The undersigned notes that the unanswered questions may be resolved if Defendants had provided evidence that Webb (1) could have extended his time to file a Step III appeal or (2) could have filed a Step III appeal without his legal paperwork. Defendants failed to provide such evidence. Instead, Defendants argued that there were inconsistencies in Webb's expedited mail form and included an affidavit from Coordinator McLean that states that Webb should have filed his Step III appeal on or before October 13, 2017. (ECF Nos. 33, 33-1.)
The undersigned further notes that the facts in this case are unlike those in Napier v. Laurel Cty., Ky., 636 F.3d 218, 223 (6th Cir. 2011) (holding that a prisoner being transferred to another prison does not render the grievance process unavailable). In Napier, the prisoner faced a single transfer and failed to reasonably comply with the prison policy, which permits inter-facility grievances. In this case, Webb was in a consistent state of travel and housed without his legal paperwork throughout the period required to file a Step III appeal.

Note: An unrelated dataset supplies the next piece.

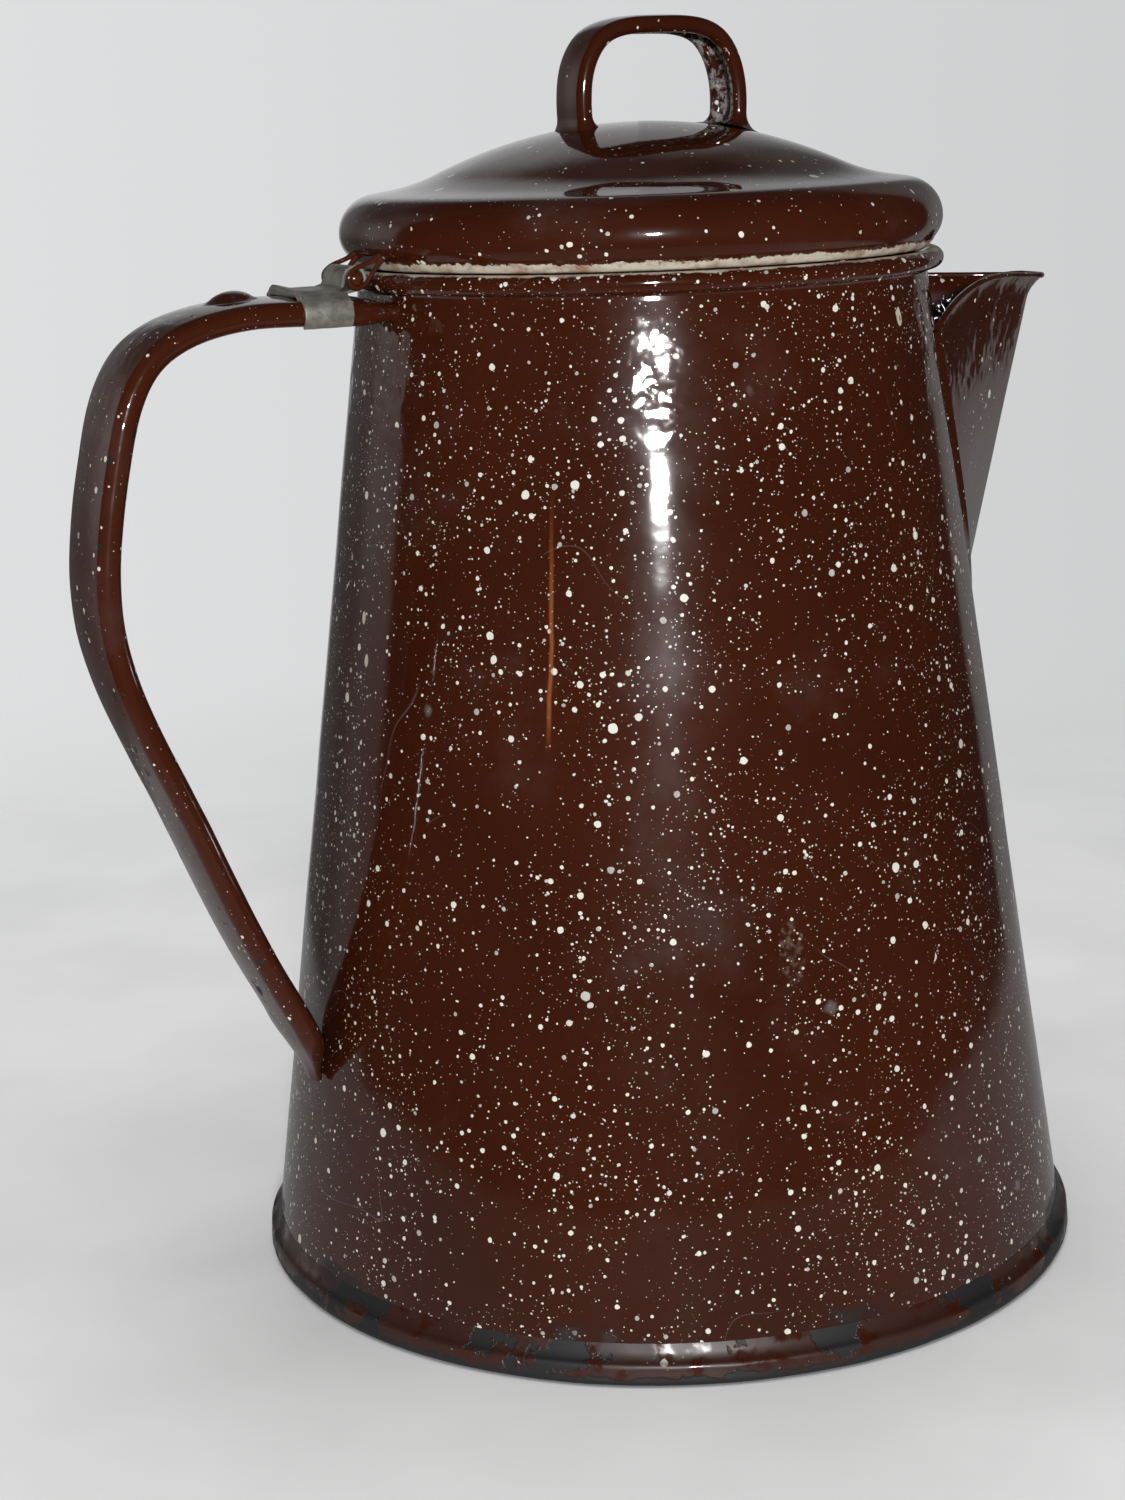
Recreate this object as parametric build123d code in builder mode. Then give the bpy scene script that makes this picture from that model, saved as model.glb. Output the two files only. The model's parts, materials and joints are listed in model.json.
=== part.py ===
from build123d import *
import os
from math import asin, atan2, cos, degrees, hypot, radians, sin, sqrt, tan

# Enamelled steel camp percolator, twelve-cup size, in millimetres.
# +Z is up, the spout points along +X and the handle along -X.
# The origin is the centre of the flat underside.

# ---- driving dimensions -------------------------------------------------

RIM_HEIGHT = 206.0
WALL_RADIUS_AT_BASE = 84.6
WALL_RADIUS_AT_RIM = 56.3
SHEET = 0.9

# rolled rim of the pot
BEAD_RADIUS = 1.9
BEAD_CENTRE_RADIUS = 58.4
BEAD_CENTRE_HEIGHT = 203.1

# base pan and the seam that holds it to the wall
SEAM_RADIUS = 85.9
SEAM_HEIGHT = 6.0
PAN_THICKNESS = 1.0
PAN_GROOVE_RADIUS = 76.0
PAN_GROOVE_WIDTH = 5.0
PAN_GROOVE_DEPTH = 0.6

# spout
SPOUT_FOOT_HEIGHT = 107.0
SPOUT_ROOT_HEIGHT = 103.0
NOSE_AT_FOOT = 8.0
NOSE_AT_TIP = 7.0
WALL_OVERRUN = 2.5
SPOUT_NOTCH_HEIGHT = 189.0
SPOUT_NOTCH_HALF_WIDTH = 35.7
KEEL_SLOPE = 0.2746
LIP_START_HEIGHT = 190.0
LIP_FLARE = 2.4
SPOUT_TIP_HEIGHT = 195.4
POURING_EDGE = ((40, 183), (47, 189), (57, 194.2), (70, 197.0), (84, 196.4), (104, 194.8))
STRAINER_HOLE = 4.6
STRAINER_PITCH = 8.5
STRAINER_ROWS = 6
STRAINER_START = 132.0

# handle strap, rolled over at both edges
HANDLE_EDGE_SPACING = 17.0
HANDLE_EDGE_RADIUS = 2.4
HANDLE_CROWN = 0.5
HANDLE_GRIP_HEIGHT = 198.3
TONGUE_FOOT = 43.0
TONGUE_TOP = 57.0
TONGUE_WIDTH = 18.0
TONGUE_THICKNESS = 1.8
THUMB_BUMP_REACH = 87.0
THUMB_BUMP_RADIUS = 4.35
THUMB_BUMP_RISE = 1.6

# lid
LID_CROWN = 231.2
CROWN_BEND = 96.0
CROWN_ANGLE = 25.0
FLARE_BEND = 36.0
BRIM_ANGLE = 9.0
BRIM_LENGTH = 3.7
SHOULDER_BEND = 7.6
TUCK_BEND = 5.8
TUCK_ANGLE = 35.0
LIP_DROP = 2.7
LIP_BEND = 1.1
SHELF_WIDTH = 0.9
SKIRT_BEND = 1.3
SKIRT_DEPTH = 6.5
LOOP_OFFSET = 3.5
LOOP_TOP = 249.6
LOOP_EDGE_SPACING = 8.4
LOOP_EDGE_RADIUS = 1.65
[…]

Webb did not exhaust his grievance through Step III of the grievance process by the deadline. But a genuine issue of fact remains regarding the question of whether he should have been strictly held to that deadline given the circumstances. Plaintiff may, of course, ask the Court to decide this issue in an evidentiary hearing pursuant to Lee v. Willey, 789 F.3d at 678.
VIII. Recommendation
The undersigned respectfully recommends that this Court deny Defendant's motion. If the Court accepts this recommendation, the First Amendment retaliation claim will remain.